I've just purchased a CRX SI ...nice car ... slow corner handling is impresive, I used to race a Swift GTI, a Starlet GT Turbo and neither of those cars have de corner handling this car has, I race at a small track with very sharp corners....

since I'm starting my setup is very simple everything Stock but Ebay type Coil Overs seemed to work very fine

also -1.5* camber on front tires and 1* in the back

I'm still getting penty of under steer on the car what should I go for to getting the tail a little more responsive? still with stock sway bars, also no front strut bar, is it really worth it? the one that goes over the engine...? also heard a good investment is the bar that joins the back Lower control arms...

what tire pressure is everybody using? I startes with 30 front 28 back with cold tires...

runing threadwear 200 in front 240 on back, 185/55/R14 for all 4 tires...
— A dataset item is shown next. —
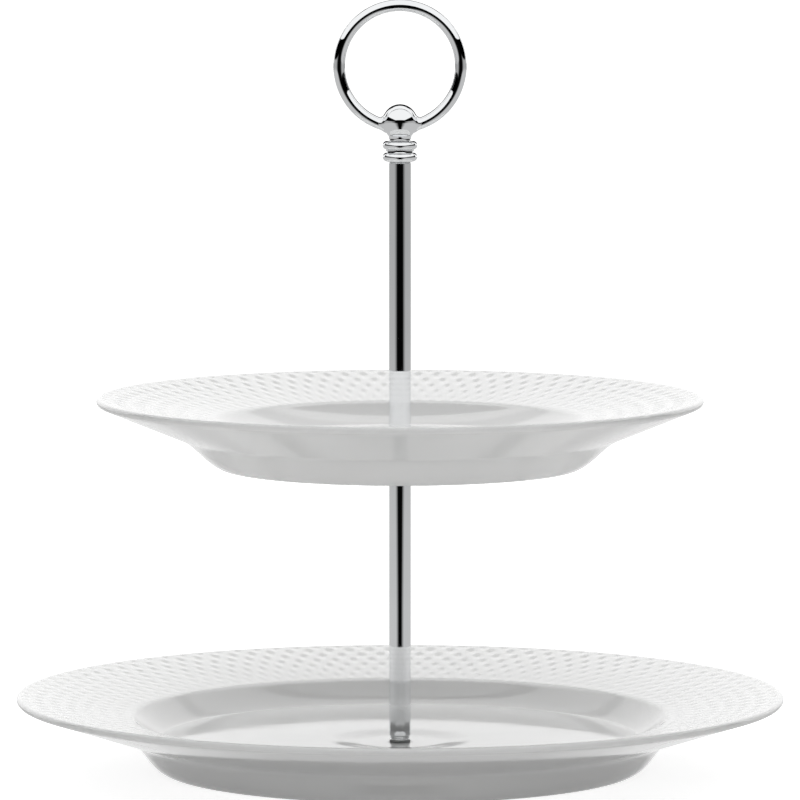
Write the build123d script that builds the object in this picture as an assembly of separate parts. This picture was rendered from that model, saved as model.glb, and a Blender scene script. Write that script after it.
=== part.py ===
from build123d import *
import math
import os
from dataclasses import dataclass

# Two-tier cake stand, in millimetres. +Z is up, the origin is the middle of the lower
# plate's foot ring, on the table, and the finger ring lies in the XZ plane.
os.makedirs("parts", exist_ok=True)

# ---- driving dimensions -------------------------------------------------------------

# screw thread shared by the base screw and both studs (M4)
THREAD_RADIUS = 2.0
THREAD_PITCH = 0.7
TAPPED_RADIUS = 2.05
UNSCREW_TURNS = 10.25
ENGAGEMENT = THREAD_PITCH * UNSCREW_TURNS
THREAD_CHAMFER = 0.4

# chromed tubes and the tapped inserts pressed into their ends
TUBE_RADIUS = 4.0
TUBE_BORE_RADIUS = 3.0
TUBE_LENGTH = 101.3
TUBE_EDGE = 0.25
INSERT_LENGTH = 10.0
COLLAR_RADIUS = 3.6
COLLAR_HEIGHT = 1.4

# washers and pads
CLEARANCE_RADIUS = 2.3
SEAT_WASHER_RADIUS = 3.8
SEAT_WASHER_HEIGHT = 0.8
HANDLE_WASHER_RADIUS = 3.85
HANDLE_WASHER_HEIGHT = 0.2
SUPPORT_RADIUS = 11.0
SUPPORT_HEIGHT = 0.8
SUPPORT_PAD_RADIUS = 10.5
SUPPORT_PAD_HEIGHT = 0.8
BASE_PAD_RADIUS = 13.0
BASE_PAD_HEIGHT = 1.0
BASE_WASHER_RADIUS = 12.0
BASE_WASHER_HEIGHT = 1.0
LOCK_WASHER_RADIUS = 3.6
LOCK_WASHER_HEIGHT = 0.6
LOCK_WASHER_SLIT = 0.7
LOCK_WASHER_SLANT = 40.0
WASHER_EDGE = 0.2
HANDLE_WASHER_EDGE = 0.05

# holes through the plates and the bushes that line them
PLATE_HOLE_RADIUS = 3.1
BUSH_BORE_RADIUS = 2.08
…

I'll post a couples of pics of the car and videos of the track if you want to...


· Registered
133 Posts
1989 crx si
scca sts2 class

Tokico 5 way adjustable shocks - full soft in front, full stiff in rear

ground control coliovers 400f , 450r - this may not be best, may want 450f 400r

Suspension Techniques rear sway bar- full stiff

f&r strut tower bars

falken azenis rt-615

I'm going testing this weekend and this may change, i've got the stock front sway bar on the car now, but i need to take that off, it's not nearly loose enough.